# Cobia Jig Suggestions



## stumblefish (Jul 9, 2011)

Hi this is one of my first post. I posted this in the general forum and someone sugessted I post it here too. I'm in North Carolina but I have visited Pensacola several times. I have always been involved with tying flies and tackle building. I have visited PFF many times, my friend in Pensacola had told me about it. I have tied many buck tails in my days and this year I tied a few cobia style jigs, we throw them up here too. I wanted to ask people here for any input, positive or negative, on this since Pensacola is the mecca of cobia fishing. I would just like to know what the guys of this forum would consider the ultimate cobia jig. Here is one that I have tied it is a 3 oz spro style head that is a mustad forged 8/0 hook.

Thanks,

Mike


----------



## Charlie2 (Oct 2, 2007)

*Cobia Jigs*

Upperrman Bucktail. C2


----------



## Neki (Jun 29, 2011)

That fishhead jig will get the job done. It has good stability while jigging but not the best in aero dynamic flight. Your pier fisherman are more picky about jigs than the boaters. If a jig has bad flight characteristics( twirls or glides downwards) due to unbalanced ring eye placment or to much skirt material, than it will probably be rejected. I would also reject a jig if it was not stable in the water while jiging. In other words, if it twirled or looped while jiggin through the water, back in the box it goes. 

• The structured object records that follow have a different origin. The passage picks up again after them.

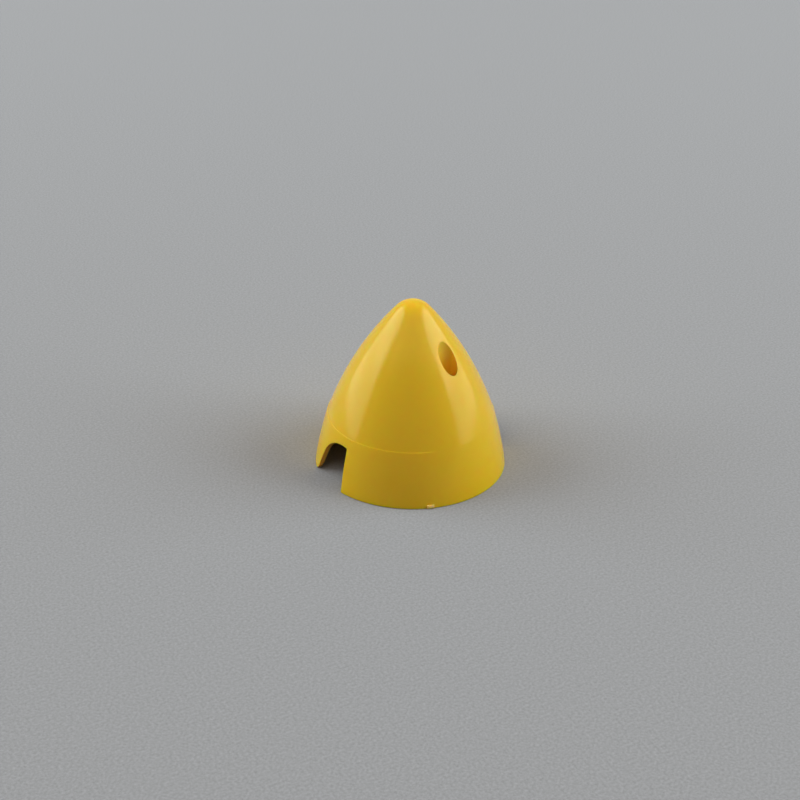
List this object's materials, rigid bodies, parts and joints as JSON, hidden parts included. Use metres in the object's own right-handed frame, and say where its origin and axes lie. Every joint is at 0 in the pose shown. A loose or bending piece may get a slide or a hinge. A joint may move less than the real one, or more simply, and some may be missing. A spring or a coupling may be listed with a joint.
{
  "type": "propeller spinner cone",
  "caption": "Hollow ogive spinner cone for a two-blade model aircraft propeller, with blade notches at the rim and deep pockets for the screws that hold it to its backplate.",
  "frame": {"origin": "centre of the base rim, on the spinner's axis, where the rim rests on its backplate or on a table", "axes": "+Z along the axis to the nose; +X out through the middle of one blade notch, the other notch faces -X"},
  "size_m": [0.055, 0.057, 0.0526],
  "materials": {
    "cone": "glossy moulded plastic, yellow right through"
  },
  "bodies": {
    "root": {"spinner_cone": "cone"}
  },
  "joints": []
}
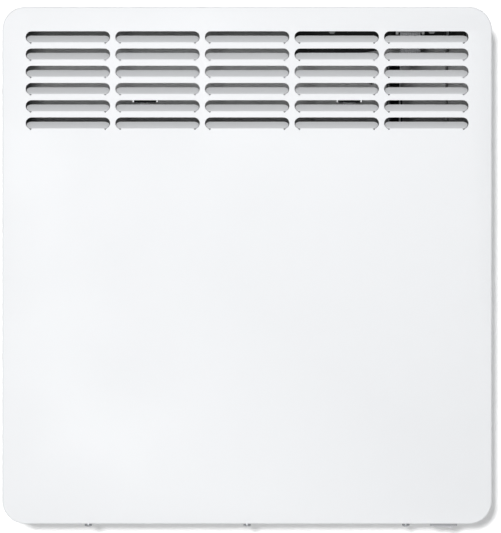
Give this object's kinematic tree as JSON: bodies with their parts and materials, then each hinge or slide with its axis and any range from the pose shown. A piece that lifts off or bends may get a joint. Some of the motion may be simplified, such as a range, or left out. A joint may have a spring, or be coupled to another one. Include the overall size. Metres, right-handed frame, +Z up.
{
  "type": "wall panel convector heater",
  "caption": "Flat white steel wall convector heater with rows of louvres, keys and a display in the top face, a rocker switch underneath, and a wall bracket with turn locks.",
  "frame": {"origin": "on the wall, at the centre of the back face of the wall bracket's upper strip", "axes": "+X to the right as seen from the room, +Y into the wall, +Z up; the louvred front faces -Y"},
  "size_m": [0.426, 0.123, 0.4557],
  "materials": {
    "powder_white": "satin powder coat",
    "zinc_sheet": "zinc-plated sheet",
    "dark_sheet": "dark heat-resistant paint on sheet",
    "aluminium": "plain",
    "bright_steel": "plated",
    "black_plastic": "fine grain",
    "pale_plastic": "satin",
    "grey_plastic": "satin",
    "ceramic": "unglazed ceramic",
    "circuit_board": "solder mask",
    "dark_window": "gloss",
    "relay_blue": "gloss",
    "rubber": "matte",
    "lead_brown": "insulation",
    "lead_blue": "insulation",
    "lead_white": "silicone insulation",
    "lead_grey": "insulation"
  },
  "bodies": {
    "heater": {"front_cover": "powder_white", "rear_panel": "zinc_sheet", "wall_bracket": "zinc_sheet", "lock_bush_left": "pale_plastic", "lock_bush_right": "pale_plastic", "cover_screw_left": "bright_steel", "cover_screw_middle": "bright_steel", "cover_screw_right": "bright_steel", "partition_plate": "dark_sheet", "grommet_lower": "rubber", "grommet_upper": "rubber", "heat_shield": "aluminium", "air_baffle": "dark_sheet", "element_body": "aluminium", "element_rod": "bright_steel", "element_support_left": "zinc_sheet", "element_support_right": "zinc_sheet", "element_bush_left": "ceramic", "element_bush_right": "ceramic", "safety_cutout": "black_plastic", "lead_clip_right": "pale_plastic", "lead_clip_left": "pale_plastic", "control_housing": "black_plastic", "housing_clip_left": "bright_steel", "housing_clip_right": "bright_steel", "housing_screw_left": "bright_steel", "housing_screw_right": "bright_steel", "control_fascia": "pale_plastic", "display_window": "dark_window", "display_module": "grey_plastic", "control_board": "circuit_board", "ribbon_plug_upper": "pale_plastic", "ribbon_cable": "lead_grey", "ribbon_plug_lower": "grey_plastic", "board_carrier": "pale_plastic", "power_board": "circuit_board", "relay": "relay_blue", "filter_capacitor": "black_plastic", "terminal_block": "pale_plastic", "cord_gland": "rubber", "cord_clamp": "pale_plastic", "earth_screw": "bright_steel", "mains_switch": "grey_plastic", "sensor_holder": "pale_plastic", "room_sensor": "black_plastic", "lead_element_right": "lead_white", "lead_cutout_right": "lead_white", "lead_cutout_left": "lead_white", "lead_sensor": "lead_grey", "lead_switch_in": "lead_brown", "lead_switch_out": "lead_brown", "lead_neutral": "lead_blue"},
    "left_lock": {"lock_left": "black_plastic"},
    "right_lock": {"lock_right": "black_plastic"},
    "rocker": {"mains_rocker": "grey_plastic"},
    "menu_key": {"key_menu": "grey_plastic"},
    "minus_key": {"key_minus": "grey_plastic"},
    "plus_key": {"key_plus": "grey_plastic"},
    "ok_key": {"key_ok": "grey_plastic"}
  },
  "joints": [
    {"name": "lock_left_turn", "type": "hinge", "parent": "heater", "child": "left_lock", "pos_m": [-0.09, -0.0295, -0.0015], "axis": [0, 1, 0], "range_deg": [0, 90]},
    {"name": "lock_right_turn", "type": "hinge", "parent": "heater", "child": "right_lock", "pos_m": [0.09, -0.0295, -0.0015], "axis": [0, 1, 0], "range_deg": [0, 90]},
    {"name": "mains_rocker_tilt", "type": "hinge", "parent": "heater", "child": "rocker", "pos_m": [0.1716, -0.105, -0.3702], "axis": [0, -1, 0], "range_deg": [0, 14]},
    {"name": "menu_press", "type": "slide", "parent": "heater", "child": "menu_key", "axis": [0, 0, -1], "range_m": [0, 0.0006], "stiffness_N_per_m": 800, "springref_m": -0.0005},
    {"name": "minus_press", "type": "slide", "parent": "heater", "child": "minus_key", "axis": [0, 0, -1], "range_m": [0, 0.0006], "stiffness_N_per_m": 800, "springref_m": -0.0005},
    {"name": "plus_press", "type": "slide", "parent": "heater", "child": "plus_key", "axis": [0, 0, -1], "range_m": [0, 0.0006], "stiffness_N_per_m": 800, "springref_m": -0.0005},
    {"name": "ok_press", "type": "slide", "parent": "heater", "child": "ok_key", "axis": [0, 0, -1], "range_m": [0, 0.0006], "stiffness_N_per_m": 800, "springref_m": -0.0005}
  ]
}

I like a big ben the best, but i see a trend towards the octopuss head. Both have about the same characteristics but the big ben can get messed up through the mold process easy and not work right. Whoever makes big bends and does not test them for stability, should not sell them IMHO.


----------



## ateupwitit (May 26, 2008)

I like snapper slapper lures pink and chartreuse


----------



## weedline (Aug 20, 2011)

i agree with neki that would definatly catch a cobia but a lot depends on how u are fishing and the size fish that u are targeting if u are targeting small meaning ilegal fish to say 30 lb fish and are throwing it on 20 lb braid it might be perfect yet if u are throwing off a pier with 30 lb mono or even 40 to 50 braid u need more weight on the head i would recomend a dingaling head and good luck finding that mold but with the colors u are on


----------



## GruBZ (Sep 13, 2009)

these r sum of the jigs you will see that will be used....


----------



## OP-FOR (Jan 23, 2010)

I have not had any luck with the snapper slapper nor the one that looks like an octopus. Spro, is the one I find works.


----------



## lobsterman (Sep 30, 2007)

Frank Helton Ding-a-ling jig.


----------



## SeaBit (Jan 22, 2008)

Gotta go with Lobsterman on this one!.......Frank Helton being my Father-in-Law and all!:notworthy:


----------